The butter was chopped, then sugar and vanilla added, then I left it to sit to soften.


But it was quite cold on Saturday, and it was very reluctant to cream. What better place to very gently warm and soften it than on top of the coffee machine?


Then I had to leave my preparations there, in the fridge, while I went to work and D came home.

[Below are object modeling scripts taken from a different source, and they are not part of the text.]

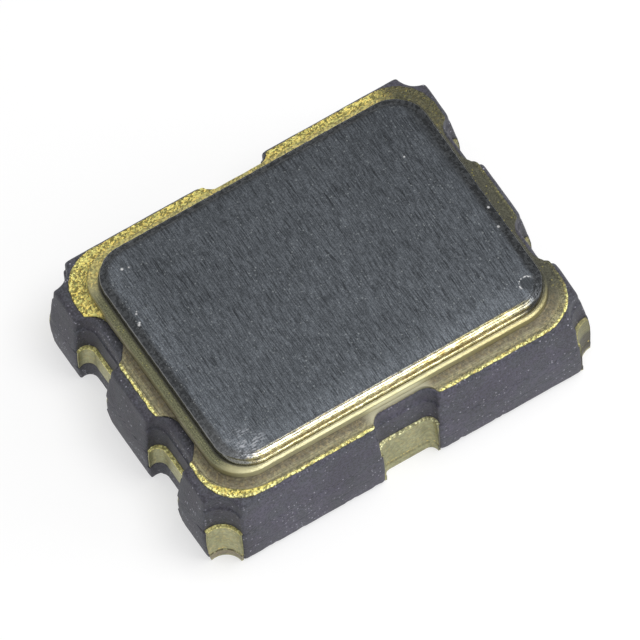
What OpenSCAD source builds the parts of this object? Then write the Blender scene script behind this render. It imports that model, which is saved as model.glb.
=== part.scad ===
// Surface-mount crystal oscillator in a seam-welded ceramic package.
// The body is a stack of co-fired ceramic layers with a stepped cavity. A quartz blank hangs on the
// upper step over a flip-chip circuit, and a metal lid is welded to a seal ring brazed on top.
// Millimetres. X runs along the long side, Y along the short side, Z up. The origin is the middle of
// the footprint, on the board that the solder pads rest on.

/* [Ceramic body] */
// Length of the body at its lower edges
body_l = 3.26; // [3.1:0.02:3.6]
// Width of the body at its lower edges
body_w = 2.5; // [2.4:0.05:2.9]
// Height of the ceramic, from its underside to its sealing face
body_h = 0.725; // [0.7:0.025:0.9]
// Bottom ceramic layer, under the side contacts
base_layer = 0.17; // [0.1:0.01:0.2]
// Middle ceramic layers, which carry the plated part of each notch
plated_layer = 0.2; // [0.12:0.01:0.24]
// How far the snapped walls stand out at mid height
wall_bulge = 0.02; // [0.005:0.005:0.04]
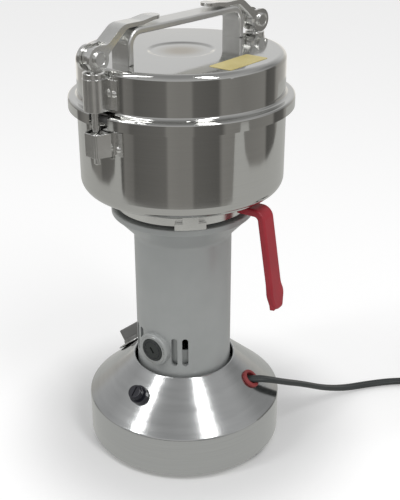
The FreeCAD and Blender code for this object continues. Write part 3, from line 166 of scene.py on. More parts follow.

Unfortunately, SP turned into a Leech-Baby at this point, and he only got to half make his pastry cases and then MIL finished them and made the lemon filling the next day.


I finished off the cookies the next day too.


And then we set up for tea:
We put out the teacups;


The plates, napkins and cutlery;


Flowers on the side table;


Hydrangeas and magnolia leaves from the garden in the darkened hallway;

 Food plated up and ready to go;




MIL made the most beautiful, luscious, special birthday cake (recipe at end);


Which we ate...


And as the afternoon progressed, and the sunlight filtered through the trees into the garden, we became aware of the sugar-overload invading our systems and resolved to eat bread and water for tea.


Happy Birthday SIL! :)

***

Recipe
MIL's Special Birthday Cake: I insist you try it; it is divine.

Raspberry and White Chocolate Cake
(also known as 'Mary Phillipou's Wonder Cake', from Trick or Treat by Kerry Greenwood, 2001, Allen and Unwin)

2 eggs
1 cup caster sugar
300ml cream
1 tsp vanilla essence
1 3/4 cups self-raising flour
1 cup frozen berries (or dried fruit)
1 cup white chocolate bits

Grease a 20cm baking tin and line with baking paper.
Preheat the oven to 180 degrees Celsius.
Beat the eggs and sugar together until thick.
Add cream and essence and mix well.
Add the sifted flour and fold until until smooth.
Fold in berries and chocolate bits.
Pour into the prepared tin and bake for approximately 50 minutes. It's cooked when a skewer inserted into the middle comes out clean. Allow cake to cool in the tin and turn out.
Dust with icing sugar and top with berries.